Source data start

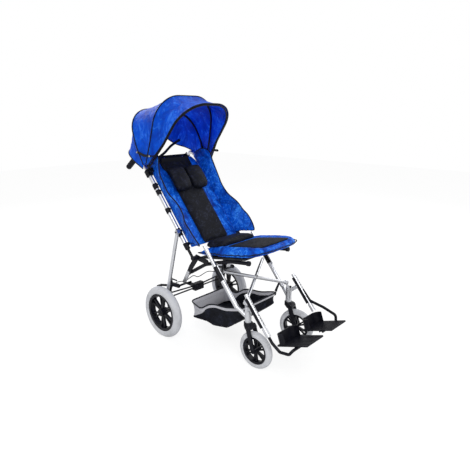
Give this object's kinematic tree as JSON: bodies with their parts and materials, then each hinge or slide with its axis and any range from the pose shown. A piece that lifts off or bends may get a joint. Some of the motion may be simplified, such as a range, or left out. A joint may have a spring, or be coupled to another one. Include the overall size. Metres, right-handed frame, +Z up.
{
  "type": "special needs stroller",
  "caption": "Folding push chair for a disabled child: padded blue seat and back on an aluminium tube frame with a hood, side wings, sliding footrests, swivel front wheels and a basket",
  "frame": {"origin": "on the floor, under the middle of the overall box", "axes": "+X is the child's left, -Y is the way the stroller travels, +Z is up"},
  "size_m": [0.6056, 1.2945, 1.3562],
  "materials": {
    "silver_tube": "satin silver anodised tube",
    "black_metal": "satin black powder coat",
    "black_plastic": "matt black moulded plastic",
    "steel": "plain steel",
    "blue_cloth": "bright blue woven nylon",
    "black_cloth": "black woven nylon",
    "grey_cloth": "dark grey net and cloth",
    "tyre_grey": "light grey tyre rubber",
    "grip_rubber": "black foam rubber",
    "seat_ply": "dark covered board"
  },
  "bodies": {
    "front_frame": {"front_leg_tubes": "silver_tube", "front_leg_sleeves": "black_plastic", "lock_rods": "silver_tube", "cross_bars": "silver_tube", "cross_bolt": "steel", "caster_heads": "silver_tube", "caster_caps": "black_plastic", "footrest_channels": "black_metal", "basket": "grey_cloth", "seat_pivots": "steel"},
    "seat_frame": {"seat_rails": "black_metal", "side_plates": "black_metal", "link_plates": "silver_tube", "seat_board": "seat_ply", "seat_cushion": "blue_cloth", "seat_pad": "black_cloth", "seat_block": "black_cloth"},
    "back_frame": {"push_tubes": "silver_tube", "fork_rods": "black_metal", "handle_grips": "grip_rubber", "tube_clamps": "black_plastic", "leg_brackets": "black_plastic", "back_panel": "blue_cloth", "side_wings": "blue_cloth", "back_liner": "black_cloth", "top_band": "black_cloth", "band_rivets": "steel", "bolster_pads": "black_cloth", "hood_brackets": "black_plastic", "hood_panel_rear": "blue_cloth", "hood_panel_mid": "blue_cloth", "hood_panel_front": "blue_cloth"},
    "rear_frame": {"rear_legs": "silver_tube", "rear_plates": "black_metal", "rear_brace": "black_metal", "brake_cable": "black_plastic"},
    "hood_rear": {"hood_bow_rear": "black_metal"},
    "hood_mid": {"hood_bow_mid": "black_metal"},
    "hood_front": {"hood_bow_front": "black_metal"},
    "stay_rear": {"stay_rear_links": "black_plastic"},
    "stay_front": {"stay_front_links": "black_plastic"},
    "fold_pedal": {"fold_pedal": "black_plastic"},
    "brake_left": {"brake_lever_left": "black_metal"},
    "brake_right": {"brake_lever_right": "black_metal"},
    "rear_wheel_left": {"rear_tyre_left": "tyre_grey", "rear_rim_left": "black_plastic"},
    "rear_wheel_right": {"rear_tyre_right": "tyre_grey", "rear_rim_right": "black_plastic"},
    "caster_left": {"caster_fork_left": "black_plastic"},
    "caster_right": {"caster_fork_right": "black_plastic"},
    "front_wheel_left": {"front_tyre_left": "tyre_grey", "front_rim_left": "black_plastic"},
    "front_wheel_right": {"front_tyre_right": "tyre_grey", "front_rim_right": "black_plastic"},
    "footrest_left": {"footrest_tube_left": "silver_tube", "footrest_arm_left": "black_metal"},
    "footrest_right": {"footrest_tube_right": "silver_tube", "footrest_arm_right": "black_metal"},
    "footplate_left": {"footplate_left": "black_plastic"},
    "footplate_right": {"footplate_right": "black_plastic"}
  },
  "joints": [
    {"name": "seat_fold", "type": "hinge", "parent": "front_frame", "child": "seat_frame", "pos_m": [0, -0.06934, 0.50299], "axis": [1, 0, 0], "range_deg": [0, 35]},
    {"name": "back_fold", "type": "hinge", "parent": "seat_frame", "child": "back_frame", "pos_m": [0, 0.082, 0.502], "axis": [-1, 0, 0], "range_deg": [0, 35]},
    {"name": "rear_fold", "type": "hinge", "parent": "back_frame", "child": "rear_frame", "pos_m": [0, 0.175, 0.639], "axis": [-1, 0, 0], "range_deg": [0, 40]},
    {"name": "hood_fold", "type": "hinge", "parent": "back_frame", "child": "hood_rear", "pos_m": [0, 0.417, 0.951], "axis": [-1, 0, 0], "range_deg": [0, 35], "deforming": ["hood_panel_rear", "hood_panel_mid", "hood_panel_front"]},
    {"name": "hood_mid_turn", "type": "hinge", "parent": "hood_rear", "child": "hood_mid", "pos_m": [0, 0.417, 0.951], "axis": [-1, 0, 0], "range_deg": [0, 16]},
    {"name": "hood_front_turn", "type": "hinge", "parent": "hood_mid", "child": "hood_front", "pos_m": [0, 0.417, 0.951], "axis": [-1, 0, 0], "range_deg": [0, 7.5]},
    {"name": "stay_rear_turn", "type": "hinge", "parent": "hood_rear", "child": "stay_rear", "pos_m": [0, 0.46433, 1.05251], "axis": [-1, 0, 0], "range_deg": [-50, 0]},
    {"name": "stay_front_turn", "type": "hinge", "parent": "hood_front", "child": "stay_front", "pos_m": [0, 0.34728, 1.03865], "axis": [-1, 0, 0], "range_deg": [0, 50]},
    {"name": "pedal_turn", "type": "hinge", "parent": "rear_frame", "child": "fold_pedal", "pos_m": [0, 0.2944, 0.22467], "axis": [-1, 0, 0], "range_deg": [0, 25]},
    {"name": "brake_left_turn", "type": "hinge", "parent": "rear_frame", "child": "brake_left", "pos_m": [0.216, 0.2638, 0.3], "axis": [-1, 0, 0], "range_deg": [0, 20]},
    {"name": "brake_right_turn", "type": "hinge", "parent": "rear_frame", "child": "brake_right", "pos_m": [-0.216, 0.2638, 0.3], "axis": [-1, 0, 0], "range_deg": [0, 20]},
    {"name": "rear_wheel_left_spin", "type": "hinge", "parent": "rear_frame", "child": "rear_wheel_left", "pos_m": [0.277, 0.272, 0.152], "axis": [1, 0, 0], "continuous": true},
    {"name": "rear_wheel_right_spin", "type": "hinge", "parent": "rear_frame", "child": "rear_wheel_right", "pos_m": [-0.277, 0.272, 0.152], "axis": [1, 0, 0], "continuous": true},
    {"name": "caster_left_swivel", "type": "hinge", "parent": "front_frame", "child": "caster_left", "pos_m": [0.174, -0.29, 0.239], "axis": [0, 0, 1], "continuous": true},
    {"name": "caster_right_swivel", "type": "hinge", "parent": "front_frame", "child": "caster_right", "pos_m": [-0.174, -0.29, 0.239], "axis": [0, 0, 1], "continuous": true},
    {"name": "front_wheel_left_spin", "type": "hinge", "parent": "caster_left", "child": "front_wheel_left", "pos_m": [0.18682, -0.34143, 0.1], "axis": [0.9703, 0.2419, 0], "continuous": true},
    {"name": "front_wheel_right_spin", "type": "hinge", "parent": "caster_right", "child": "front_wheel_right", "pos_m": [-0.17215, -0.34297, 0.1], "axis": [0.9994, 0.0349, 0], "continuous": true},
    {"name": "footrest_left_slide", "type": "slide", "parent": "front_frame", "child": "footrest_left", "axis": [0, -0.6419, -0.7668], "range_m": [0, 0.06]},
    {"name": "footrest_right_slide", "type": "slide", "parent": "front_frame", "child": "footrest_right", "axis": [0, -0.6419, -0.7668], "range_m": [0, 0.06]},
    {"name": "footplate_left_tilt", "type": "hinge", "parent": "footrest_left", "child": "footplate_left", "pos_m": [0.107, -0.582, 0.196], "axis": [1, 0, 0], "range_deg": [-15, 20]},
    {"name": "footplate_right_tilt", "type": "hinge", "parent": "footrest_right", "child": "footplate_right", "pos_m": [-0.107, -0.582, 0.196], "axis": [1, 0, 0], "range_deg": [-15, 20]}
  ],
  "couplings": [
    {"joint": "back_fold", "follows": "seat_fold", "ratio": 1},
    {"joint": "rear_fold", "follows": "seat_fold", "ratio": 1.1429},
    {"joint": "hood_mid_turn", "follows": "hood_fold", "ratio": 0.45714},
    {"joint": "hood_front_turn", "follows": "hood_fold", "ratio": 0.21429},
    {"joint": "stay_rear_turn", "follows": "hood_fold", "ratio": -0.89368},
    {"joint": "stay_front_turn", "follows": "hood_fold", "ratio": 0.89368}
  ]
}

Source data end

- Task objective -
Search the data above for the string "overall" and copy each line that has it.

- Response -
Give this object's kinematic tree as JSON: bodies with their parts and materials, then each hinge or slide with its axis and any range from the pose shown. A piece that lifts off or bends may get a joint. Some of the motion may be simplified, such as a range, or left out. A joint may have a spring, or be coupled to another one. Include the overall size. Metres, right-handed frame, +Z up.
  "frame": {"origin": "on the floor, under the middle of the overall box", "axes": "+X is the child's left, -Y is the way the stroller travels, +Z is up"},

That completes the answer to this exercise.